UNDERSTANDING THE DATABASES
What is this new Yahoo! database? Does it come from Inktomi, AltaVista, AlltheWeb,
or some combination of all three? According to Tim Mayer at Yahoo!, the new
Yahoo! Search is a new database, built with technology and engineers from all
three. It seems to be primarily Inktomi-based, but it is different than the
old Inktomi.
Beyond the Yahoo!-owned sites, various partners also use Yahoo!'s database.
For example, both Lycos and HotBot (when using the "HotBot" database) use Yahoo!,
although still under the Inktomi name. MSN Search continues to use Yahoo!'s
database, even while working on building its own.
So, is the database at Yahoo! exactly the same as the one now at AlltheWeb,
AltaVista, Lycos, and MSN Search? No. There are some differences. The AltaVista,
AlltheWeb, and Lycos Web databases now seem identical, but the ranking can
differ. HotBot is very similar, but I have found a few different records there.
MSN Search is also quite similar, but it will often find a few records that
the others do not. But the biggest difference is that Yahoo! itself finds more
records than any of its partners.
For a typical example of one search done at all of these databases using
a rather unique word, the exact same 13 results were shown by AltaVista and
AlltheWeb and Lycos. HotBot also found 13, but one of the URLs was different.
MSN Search found 15, including one that none of the other four included. Trying
the exact same search directly at Yahoo! found more than all the others. Yahoo!
found 43 records, including all of those found by all of its partners.
This type of results difference shows up on many searches and makes Yahoo!
itself the largest of the various sources for Yahoo! (or Inktomi) databases.
The other significance of these results is that Yahoo! now finds significantly
more results than any of its partners. In addition, for that particular search,
Yahoo! even found more than Google, which only found 33.
IMPORT FOR SEARCHERS
First of all, anyone whose Web site has a page listing and linking to various
search engines needs to reconsider which ones to include. For Yahoo!, part
of the question to consider is which version or versions to include. Yahoo!

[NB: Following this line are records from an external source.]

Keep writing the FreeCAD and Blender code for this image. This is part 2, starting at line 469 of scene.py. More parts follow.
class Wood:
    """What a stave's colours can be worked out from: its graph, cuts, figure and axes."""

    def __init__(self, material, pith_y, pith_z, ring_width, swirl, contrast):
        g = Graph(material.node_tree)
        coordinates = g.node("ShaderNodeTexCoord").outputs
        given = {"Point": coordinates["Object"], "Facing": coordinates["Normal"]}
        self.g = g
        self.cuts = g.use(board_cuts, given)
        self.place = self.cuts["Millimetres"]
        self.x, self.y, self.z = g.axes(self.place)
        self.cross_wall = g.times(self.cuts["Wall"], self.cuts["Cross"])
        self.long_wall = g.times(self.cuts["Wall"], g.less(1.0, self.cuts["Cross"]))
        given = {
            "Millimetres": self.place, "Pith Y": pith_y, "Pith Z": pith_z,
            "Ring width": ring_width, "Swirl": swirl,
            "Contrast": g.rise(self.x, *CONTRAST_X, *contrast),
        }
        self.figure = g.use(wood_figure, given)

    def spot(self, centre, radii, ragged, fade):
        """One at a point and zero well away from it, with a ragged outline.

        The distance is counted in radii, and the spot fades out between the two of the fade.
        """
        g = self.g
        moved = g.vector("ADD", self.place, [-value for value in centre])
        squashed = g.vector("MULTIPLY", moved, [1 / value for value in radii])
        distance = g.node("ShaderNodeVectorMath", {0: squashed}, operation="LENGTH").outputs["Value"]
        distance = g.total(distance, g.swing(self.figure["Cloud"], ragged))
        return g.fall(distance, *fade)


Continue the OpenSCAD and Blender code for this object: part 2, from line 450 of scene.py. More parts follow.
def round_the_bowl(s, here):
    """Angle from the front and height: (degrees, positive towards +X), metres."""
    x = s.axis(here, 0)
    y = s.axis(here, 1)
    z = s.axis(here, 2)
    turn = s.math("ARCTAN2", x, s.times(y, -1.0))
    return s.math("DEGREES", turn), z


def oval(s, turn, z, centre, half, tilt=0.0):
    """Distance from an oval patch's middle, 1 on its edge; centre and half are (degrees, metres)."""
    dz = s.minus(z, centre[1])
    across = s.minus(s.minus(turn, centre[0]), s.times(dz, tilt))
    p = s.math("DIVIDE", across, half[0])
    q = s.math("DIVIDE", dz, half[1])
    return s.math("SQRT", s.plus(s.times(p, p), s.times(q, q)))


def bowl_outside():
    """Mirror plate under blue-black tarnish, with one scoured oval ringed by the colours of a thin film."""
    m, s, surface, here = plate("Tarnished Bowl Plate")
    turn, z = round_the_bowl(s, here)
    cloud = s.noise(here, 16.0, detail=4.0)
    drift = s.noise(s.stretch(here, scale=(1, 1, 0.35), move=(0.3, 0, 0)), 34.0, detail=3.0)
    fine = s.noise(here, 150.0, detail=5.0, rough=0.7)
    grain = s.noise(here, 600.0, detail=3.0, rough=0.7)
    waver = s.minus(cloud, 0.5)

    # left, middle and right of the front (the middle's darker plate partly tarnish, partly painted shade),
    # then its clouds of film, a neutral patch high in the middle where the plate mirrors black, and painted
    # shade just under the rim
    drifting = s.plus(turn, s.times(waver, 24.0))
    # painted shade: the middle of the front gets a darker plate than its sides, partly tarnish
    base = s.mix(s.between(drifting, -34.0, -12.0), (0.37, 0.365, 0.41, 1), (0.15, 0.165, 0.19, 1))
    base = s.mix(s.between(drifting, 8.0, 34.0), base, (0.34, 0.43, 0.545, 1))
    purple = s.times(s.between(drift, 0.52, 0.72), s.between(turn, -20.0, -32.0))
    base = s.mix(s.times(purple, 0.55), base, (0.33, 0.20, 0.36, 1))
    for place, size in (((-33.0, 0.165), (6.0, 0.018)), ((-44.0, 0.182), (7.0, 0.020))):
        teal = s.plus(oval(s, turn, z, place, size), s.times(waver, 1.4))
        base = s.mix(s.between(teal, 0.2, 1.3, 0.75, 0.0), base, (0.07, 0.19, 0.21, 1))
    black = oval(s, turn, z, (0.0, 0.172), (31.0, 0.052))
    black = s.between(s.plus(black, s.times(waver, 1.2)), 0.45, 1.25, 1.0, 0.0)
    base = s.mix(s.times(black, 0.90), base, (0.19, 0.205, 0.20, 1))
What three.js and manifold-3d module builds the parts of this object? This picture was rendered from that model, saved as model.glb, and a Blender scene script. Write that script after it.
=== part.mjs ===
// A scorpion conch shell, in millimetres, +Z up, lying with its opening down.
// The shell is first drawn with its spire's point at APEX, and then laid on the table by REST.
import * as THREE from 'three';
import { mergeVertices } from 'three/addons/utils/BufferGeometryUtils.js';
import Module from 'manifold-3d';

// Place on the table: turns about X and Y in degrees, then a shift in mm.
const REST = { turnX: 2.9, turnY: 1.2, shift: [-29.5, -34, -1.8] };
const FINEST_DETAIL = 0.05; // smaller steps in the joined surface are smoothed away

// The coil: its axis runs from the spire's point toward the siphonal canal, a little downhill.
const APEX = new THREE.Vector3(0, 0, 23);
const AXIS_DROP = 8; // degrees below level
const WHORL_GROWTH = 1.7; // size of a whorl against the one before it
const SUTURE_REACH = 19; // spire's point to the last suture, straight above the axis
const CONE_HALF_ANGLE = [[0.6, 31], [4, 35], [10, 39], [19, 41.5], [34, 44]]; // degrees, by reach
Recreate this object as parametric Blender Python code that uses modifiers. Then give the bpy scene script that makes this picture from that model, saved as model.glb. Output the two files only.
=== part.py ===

now has three separate URLs for its three faces:
The main portal entryway to all of its services remains at www.yahoo.com
The directory is available at dir.yahoo.com
The search engine is at search.yahoo.com
Note that all three still have a Yahoo! search box. Except at the directory,
all search the Yahoo! search engine database. At the directory, the search
defaults to only searching the directory, but simply changing the radio button
to "the Web" will go back the larger search engine database.
Is there any reason to continue linking to AlltheWeb, AltaVista, Lycos, or
MSN Search? Yahoo! is planning to continue supporting the AlltheWeb and AltaVista
sites, and says that the sites have different user demographics and can now
rank results differently. And we may well see some further differentiation
between the databases and search features, but at this point, there seems to
be little incentive to use them or link to them except that both offer audio
and video databases that are not yet available at Yahoo! or other sites.
As to partners like MSN and Lycos, again, until these sites differentiate
themselves a bit more, there is little that is unique to offer the advanced
searcher. MSN is worth watching, as it may begin experimenting with its own
database, but that may not be for a year or more.
SEARCH FEATURES
With the loss of the unique databases at AltaVista and AlltheWeb, several
advanced search features have disappeared as well. None of the search engines
have truncation (wild cards) or proximity operators like NEAR that AltaVista
used to have. The file size and IP address limits have disappeared from AlltheWeb
along with the indexing of text content within Flash files.
But at the same time, Yahoo! now supports other advanced search features
that were not available before when it was using the Google database. In addition
to the Yahoo! database itself, full Boolean searching, more comprehensive link
searching, embedded content limits, and more features make Yahoo! well worth
a visit.
BOOLEAN SEARCHING
While the help files and advanced search page do not make it explicit, Yahoo!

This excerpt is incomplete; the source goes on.